Aim —
Skip the images and return the records below exactly.
┌─ Input rows
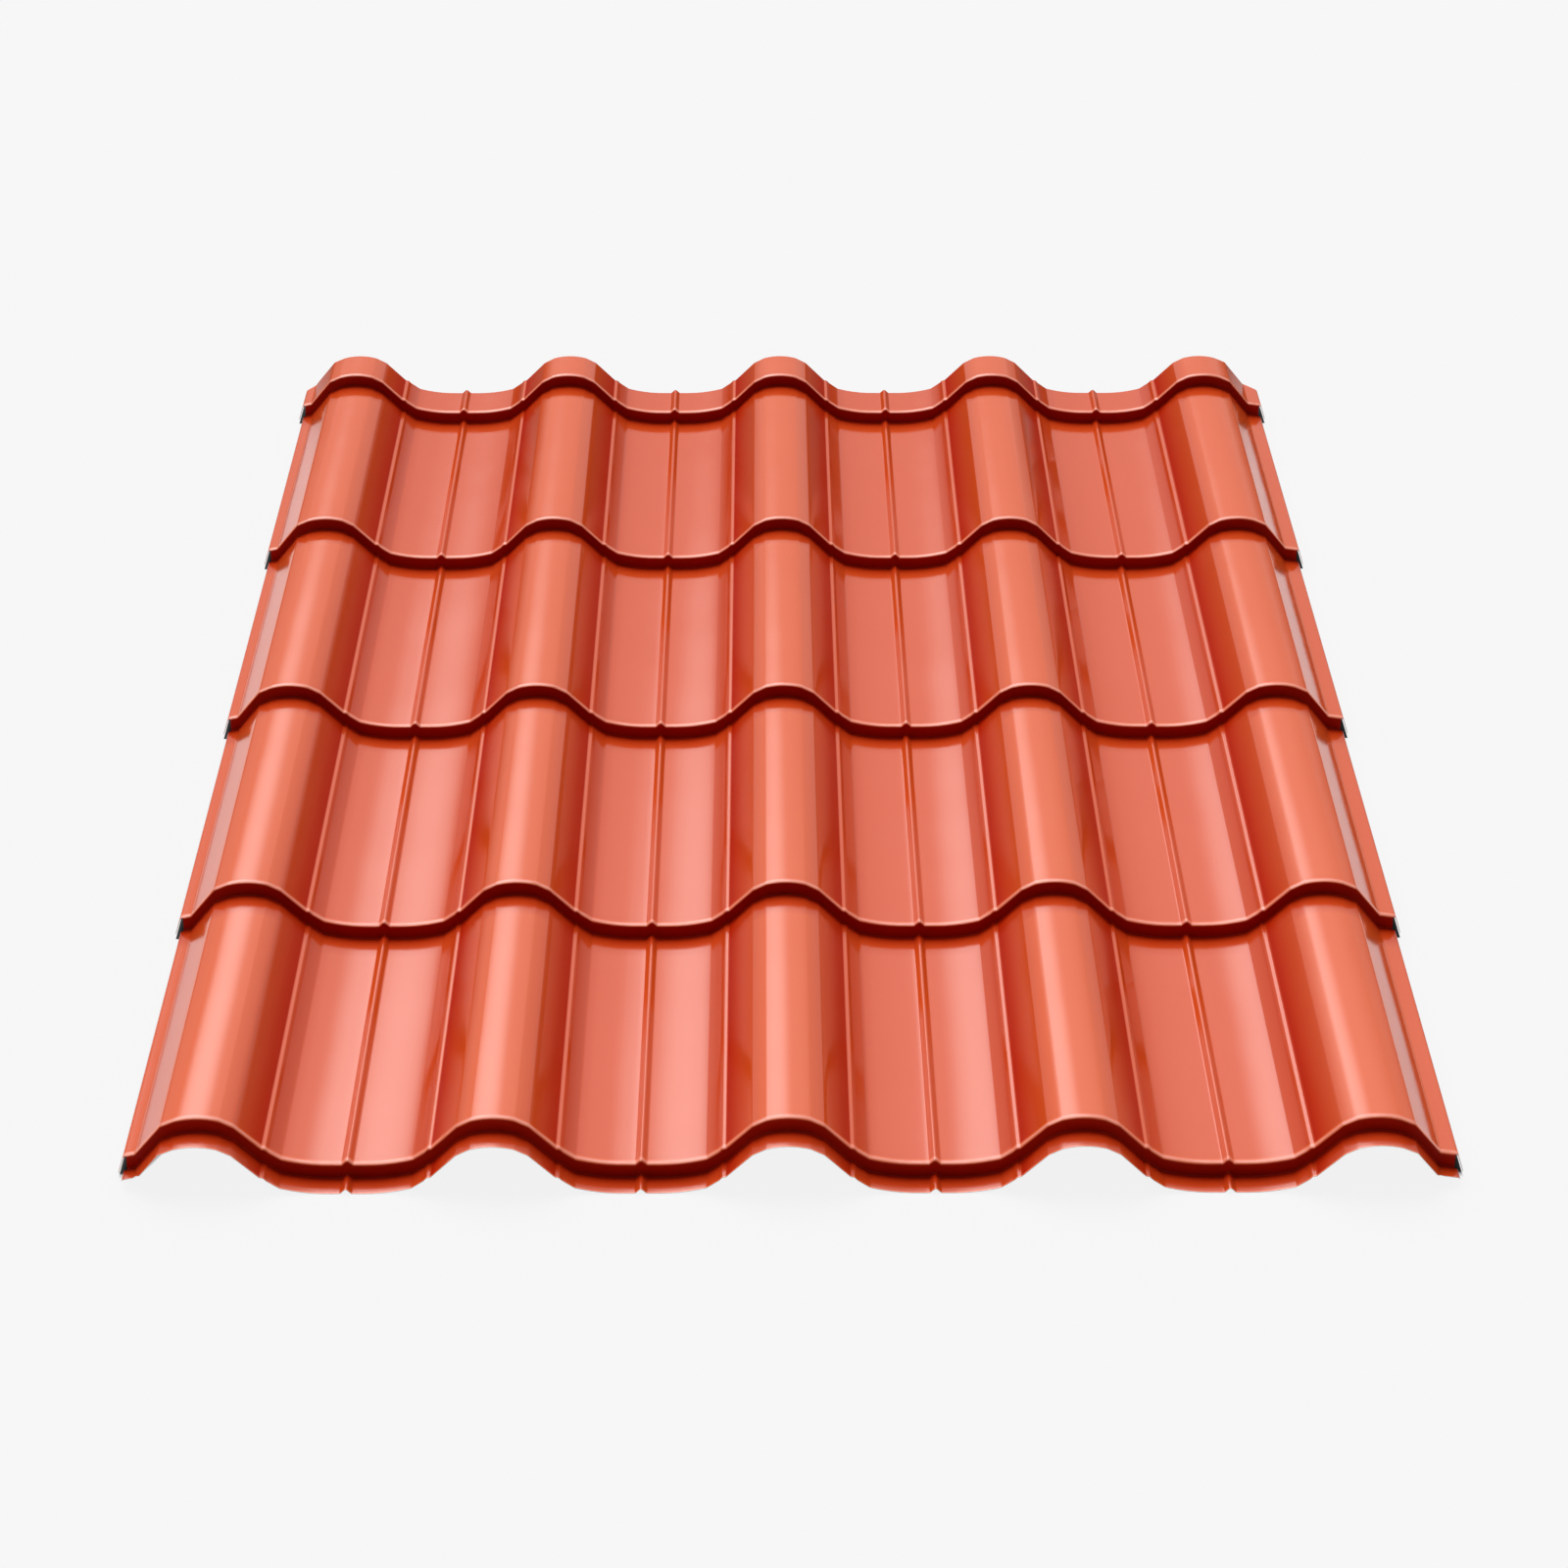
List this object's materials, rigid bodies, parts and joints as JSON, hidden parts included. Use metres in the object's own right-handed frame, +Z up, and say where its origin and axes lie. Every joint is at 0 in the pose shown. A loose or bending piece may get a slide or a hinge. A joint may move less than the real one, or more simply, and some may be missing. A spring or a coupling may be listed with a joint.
{
  "type": "tile effect roofing sheet",
  "caption": "Long formed steel roofing sheet with rounded waves, stepped tile courses, ribbed pans and turned-down side lips, painted terracotta red.",
  "frame": {"origin": "on the floor, under the middle of the sheet's outline", "axes": "+X across the waves, +Y up the roof from the eave end to the ridge end, +Z up"},
  "size_m": [1.0688, 1.476, 0.0585],
  "materials": {
    "paint": "gloss terracotta red coating on zinc-coated steel, primer on the underside"
  },
  "bodies": {
    "root": {"roofing_sheet": "paint"}
  },
  "joints": []
}
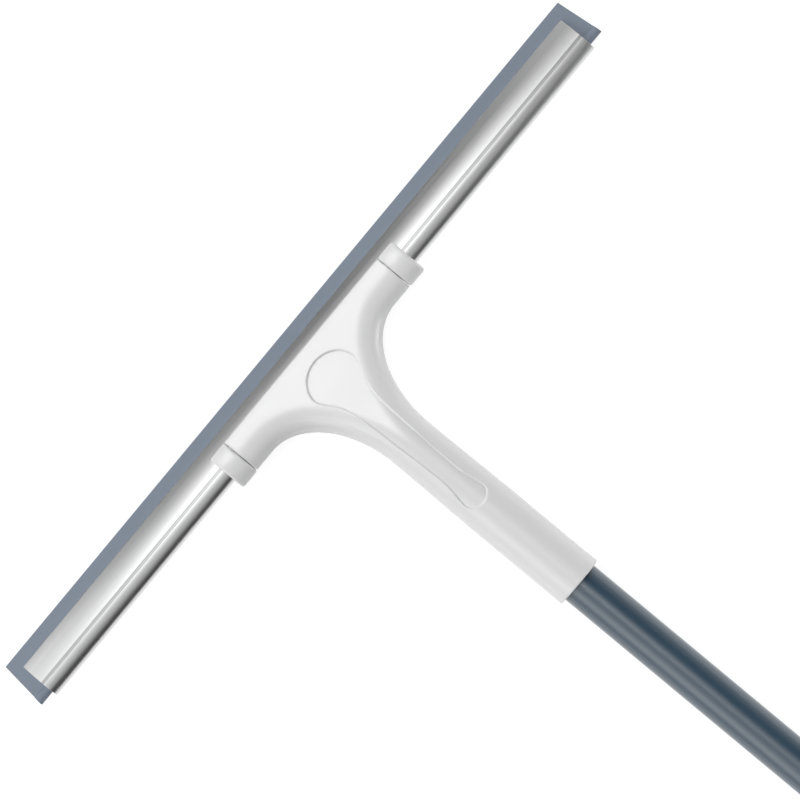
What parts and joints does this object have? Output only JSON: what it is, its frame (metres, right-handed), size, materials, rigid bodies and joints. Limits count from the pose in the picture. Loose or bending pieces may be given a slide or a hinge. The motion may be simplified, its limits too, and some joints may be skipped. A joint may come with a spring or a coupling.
{
  "type": "window squeegee",
  "caption": "Window squeegee: flat rubber blade in an aluminium channel, T-shaped plastic head bent back from the glass, screwed to a telescopic pole with a twist lock.",
  "frame": {"origin": "centre of the bounding box at its lowest level, under the pole", "axes": "+Y along the pole towards the blade, +X along the blade to its right end, +Z out of the face that the picture shows"},
  "size_m": [0.3846, 0.8886, 0.031],
  "materials": {
    "rubber": "matt blue-grey rubber",
    "aluminium": "satin, drawn along its length",
    "white_plastic": "smooth semi-gloss white",
    "dark_plastic": "plain dark moulding",
    "pole_coating": "semi-gloss blue-grey coating",
    "steel": "zinc-plated",
    "grip_rubber": "soft matt dark blue-grey",
    "bush_plastic": "natural nylon",
    "washer_rubber": "black, matt"
  },
  "bodies": {
    "head": {"rubber_blade": "rubber", "blade_channel": "aluminium", "head_housing": "white_plastic", "back_cover": "white_plastic", "left_collar": "white_plastic", "right_collar": "white_plastic", "hub_screw_left": "steel", "hub_screw_right": "steel", "neck_screw_upper": "steel", "neck_screw_lower": "steel", "socket_insert": "dark_plastic"},
    "washer": {"pole_washer": "washer_rubber"},
    "upper_pole": {"pole_plug": "dark_plastic", "plug_pin": "steel", "upper_tube": "pole_coating", "guide_bush": "bush_plastic"},
    "lower_pole": {"lower_tube": "pole_coating", "lock_ferrule": "dark_plastic", "grip_sleeve": "grip_rubber", "end_cap": "white_plastic", "cap_pin": "steel"},
    "lock": {"lock_collar": "white_plastic"}
  },
  "joints": [
    {"name": "washer_travel", "type": "slide", "parent": "head", "child": "washer", "axis": [0, -1, 0], "range_m": [0, 0.0126]},
    {"name": "pole_unscrew", "type": "hinge", "parent": "washer", "child": "upper_pole", "pos_m": [0, 0.30286, 0.0155], "axis": [0, -1, 0], "range_deg": [0, 900]},
    {"name": "pole_extension", "type": "slide", "parent": "upper_pole", "child": "lower_pole", "axis": [0, -1, 0], "range_m": [-0.163, 0.224]},
    {"name": "lock_twist", "type": "hinge", "parent": "lower_pole", "child": "lock", "pos_m": [0, 0.10446, 0.0155], "axis": [0, -1, 0], "range_deg": [0, 90]}
  ],
  "couplings": [
    {"joint": "washer_travel", "follows": "pole_unscrew", "m_per_rad": 0.00079577}
  ]
}
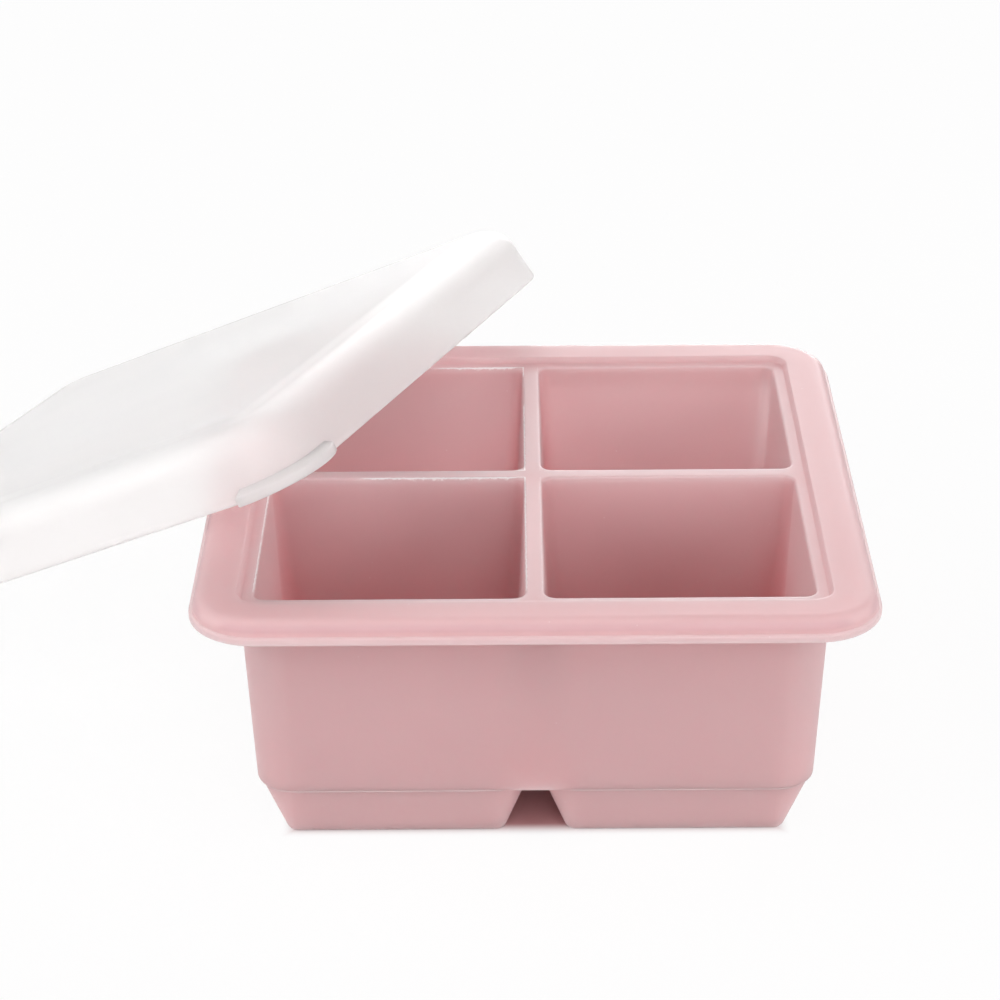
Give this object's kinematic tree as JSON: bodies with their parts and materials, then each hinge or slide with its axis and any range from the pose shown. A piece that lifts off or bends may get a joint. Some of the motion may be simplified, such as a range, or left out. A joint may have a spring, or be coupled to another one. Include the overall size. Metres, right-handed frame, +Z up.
{
  "type": "baby food freezer tray",
  "caption": "Square soft freezer tray with deep cups on chamfered feet under a broad rim; its shallow frosted lid leans on a rim corner.",
  "frame": {"origin": "on the table, under the middle of the tray", "axes": "+Z up, front of the tray (the side facing the viewer) towards -Y, +X to the viewer's right; the lid leans off the far left corner"},
  "size_m": [0.2305, 0.2043, 0.0786],
  "materials": {
    "silicone": "matt, dusty pink, slightly translucent",
    "frosted": "frosted translucent white"
  },
  "bodies": {
    "tray": {"tray": "silicone"},
    "lid": {"lid": "frosted"}
  },
  "joints": [
    {"name": "lid_lift", "type": "slide", "parent": "tray", "child": "lid", "axis": [0, 0, 1], "range_m": [0, 0.07]}
  ]
}
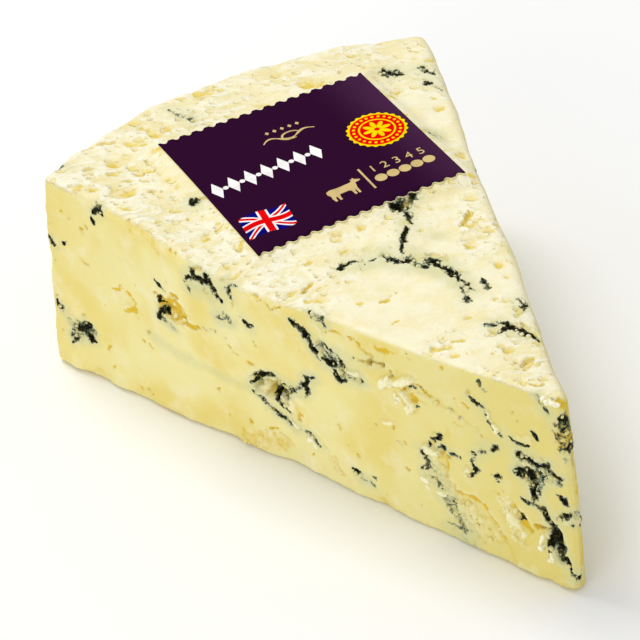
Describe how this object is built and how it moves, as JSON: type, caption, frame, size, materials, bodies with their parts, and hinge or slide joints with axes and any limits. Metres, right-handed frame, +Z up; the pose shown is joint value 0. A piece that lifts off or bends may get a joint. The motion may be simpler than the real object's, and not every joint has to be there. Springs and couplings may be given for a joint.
{
  "type": "blue cheese wedge",
  "caption": "Wedge of blue-veined cheese cut from a drum, with mould crevices and crumbly hollows, and a pinked-edge printed card lying on its top.",
  "frame": {"origin": "on the base, midway along the wedge's length and width", "axes": "+Z up; the wedge's point faces -Y and its rind side +Y; +X is to the right seen from the point"},
  "size_m": [0.0718, 0.1089, 0.0371],
  "materials": {
    "paste": "moist creamy cheese paste with blue-green mould veins",
    "card": "smooth coated card printed dark aubergine"
  },
  "bodies": {
    "root": {"cheese": "paste", "label": "card"}
  },
  "joints": []
}
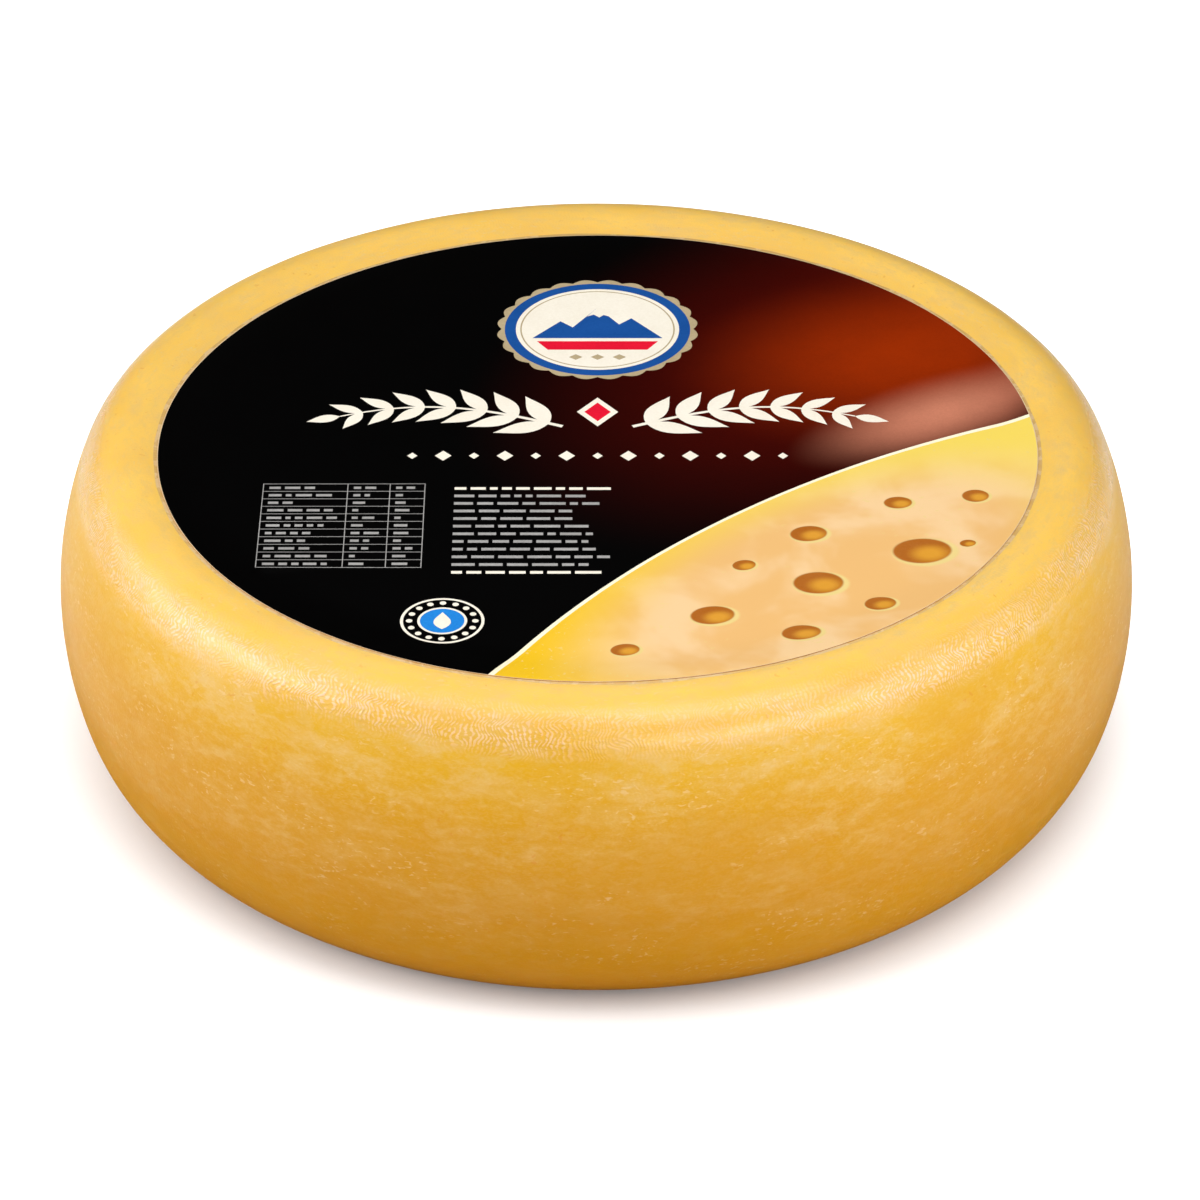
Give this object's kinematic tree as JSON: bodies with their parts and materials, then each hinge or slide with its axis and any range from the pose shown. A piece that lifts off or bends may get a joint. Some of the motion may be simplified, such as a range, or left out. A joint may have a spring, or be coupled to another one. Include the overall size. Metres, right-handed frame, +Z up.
└─
Problem solution —
List this object's materials, rigid bodies, parts and joints as JSON, hidden parts included. Use metres in the object's own right-handed frame, +Z up, and say where its origin and axes lie. Every joint is at 0 in the pose shown. A loose or bending piece may get a slide or a hinge. A joint may move less than the real one, or more simply, and some may be missing. A spring or a coupling may be listed with a joint.
{
  "type": "tile effect roofing sheet",
  "caption": "Long formed steel roofing sheet with rounded waves, stepped tile courses, ribbed pans and turned-down side lips, painted terracotta red.",
  "frame": {"origin": "on the floor, under the middle of the sheet's outline", "axes": "+X across the waves, +Y up the roof from the eave end to the ridge end, +Z up"},
  "size_m": [1.0688, 1.476, 0.0585],
  "materials": {
    "paint": "gloss terracotta red coating on zinc-coated steel, primer on the underside"
  },
  "bodies": {
    "root": {"roofing_sheet": "paint"}
  },
  "joints": []
}
What parts and joints does this object have? Output only JSON: what it is, its frame (metres, right-handed), size, materials, rigid bodies and joints. Limits count from the pose in the picture. Loose or bending pieces may be given a slide or a hinge. The motion may be simplified, its limits too, and some joints may be skipped. A joint may come with a spring or a coupling.
{
  "type": "window squeegee",
  "caption": "Window squeegee: flat rubber blade in an aluminium channel, T-shaped plastic head bent back from the glass, screwed to a telescopic pole with a twist lock.",
  "frame": {"origin": "centre of the bounding box at its lowest level, under the pole", "axes": "+Y along the pole towards the blade, +X along the blade to its right end, +Z out of the face that the picture shows"},
  "size_m": [0.3846, 0.8886, 0.031],
  "materials": {
    "rubber": "matt blue-grey rubber",
    "aluminium": "satin, drawn along its length",
    "white_plastic": "smooth semi-gloss white",
    "dark_plastic": "plain dark moulding",
    "pole_coating": "semi-gloss blue-grey coating",
    "steel": "zinc-plated",
    "grip_rubber": "soft matt dark blue-grey",
    "bush_plastic": "natural nylon",
    "washer_rubber": "black, matt"
  },
  "bodies": {
    "head": {"rubber_blade": "rubber", "blade_channel": "aluminium", "head_housing": "white_plastic", "back_cover": "white_plastic", "left_collar": "white_plastic", "right_collar": "white_plastic", "hub_screw_left": "steel", "hub_screw_right": "steel", "neck_screw_upper": "steel", "neck_screw_lower": "steel", "socket_insert": "dark_plastic"},
    "washer": {"pole_washer": "washer_rubber"},
    "upper_pole": {"pole_plug": "dark_plastic", "plug_pin": "steel", "upper_tube": "pole_coating", "guide_bush": "bush_plastic"},
    "lower_pole": {"lower_tube": "pole_coating", "lock_ferrule": "dark_plastic", "grip_sleeve": "grip_rubber", "end_cap": "white_plastic", "cap_pin": "steel"},
    "lock": {"lock_collar": "white_plastic"}
  },
  "joints": [
    {"name": "washer_travel", "type": "slide", "parent": "head", "child": "washer", "axis": [0, -1, 0], "range_m": [0, 0.0126]},
    {"name": "pole_unscrew", "type": "hinge", "parent": "washer", "child": "upper_pole", "pos_m": [0, 0.30286, 0.0155], "axis": [0, -1, 0], "range_deg": [0, 900]},
    {"name": "pole_extension", "type": "slide", "parent": "upper_pole", "child": "lower_pole", "axis": [0, -1, 0], "range_m": [-0.163, 0.224]},
    {"name": "lock_twist", "type": "hinge", "parent": "lower_pole", "child": "lock", "pos_m": [0, 0.10446, 0.0155], "axis": [0, -1, 0], "range_deg": [0, 90]}
  ],
  "couplings": [
    {"joint": "washer_travel", "follows": "pole_unscrew", "m_per_rad": 0.00079577}
  ]
}
Give this object's kinematic tree as JSON: bodies with their parts and materials, then each hinge or slide with its axis and any range from the pose shown. A piece that lifts off or bends may get a joint. Some of the motion may be simplified, such as a range, or left out. A joint may have a spring, or be coupled to another one. Include the overall size. Metres, right-handed frame, +Z up.
{
  "type": "baby food freezer tray",
  "caption": "Square soft freezer tray with deep cups on chamfered feet under a broad rim; its shallow frosted lid leans on a rim corner.",
  "frame": {"origin": "on the table, under the middle of the tray", "axes": "+Z up, front of the tray (the side facing the viewer) towards -Y, +X to the viewer's right; the lid leans off the far left corner"},
  "size_m": [0.2305, 0.2043, 0.0786],
  "materials": {
    "silicone": "matt, dusty pink, slightly translucent",
    "frosted": "frosted translucent white"
  },
  "bodies": {
    "tray": {"tray": "silicone"},
    "lid": {"lid": "frosted"}
  },
  "joints": [
    {"name": "lid_lift", "type": "slide", "parent": "tray", "child": "lid", "axis": [0, 0, 1], "range_m": [0, 0.07]}
  ]
}
Describe how this object is built and how it moves, as JSON: type, caption, frame, size, materials, bodies with their parts, and hinge or slide joints with axes and any limits. Metres, right-handed frame, +Z up; the pose shown is joint value 0. A piece that lifts off or bends may get a joint. The motion may be simpler than the real object's, and not every joint has to be there. Springs and couplings may be given for a joint.
{
  "type": "blue cheese wedge",
  "caption": "Wedge of blue-veined cheese cut from a drum, with mould crevices and crumbly hollows, and a pinked-edge printed card lying on its top.",
  "frame": {"origin": "on the base, midway along the wedge's length and width", "axes": "+Z up; the wedge's point faces -Y and its rind side +Y; +X is to the right seen from the point"},
  "size_m": [0.0718, 0.1089, 0.0371],
  "materials": {
    "paste": "moist creamy cheese paste with blue-green mould veins",
    "card": "smooth coated card printed dark aubergine"
  },
  "bodies": {
    "root": {"cheese": "paste", "label": "card"}
  },
  "joints": []
}
Give this object's kinematic tree as JSON: bodies with their parts and materials, then each hinge or slide with its axis and any range from the pose shown. A piece that lifts off or bends may get a joint. Some of the motion may be simplified, such as a range, or left out. A joint may have a spring, or be coupled to another one. Include the overall size. Metres, right-handed frame, +Z up.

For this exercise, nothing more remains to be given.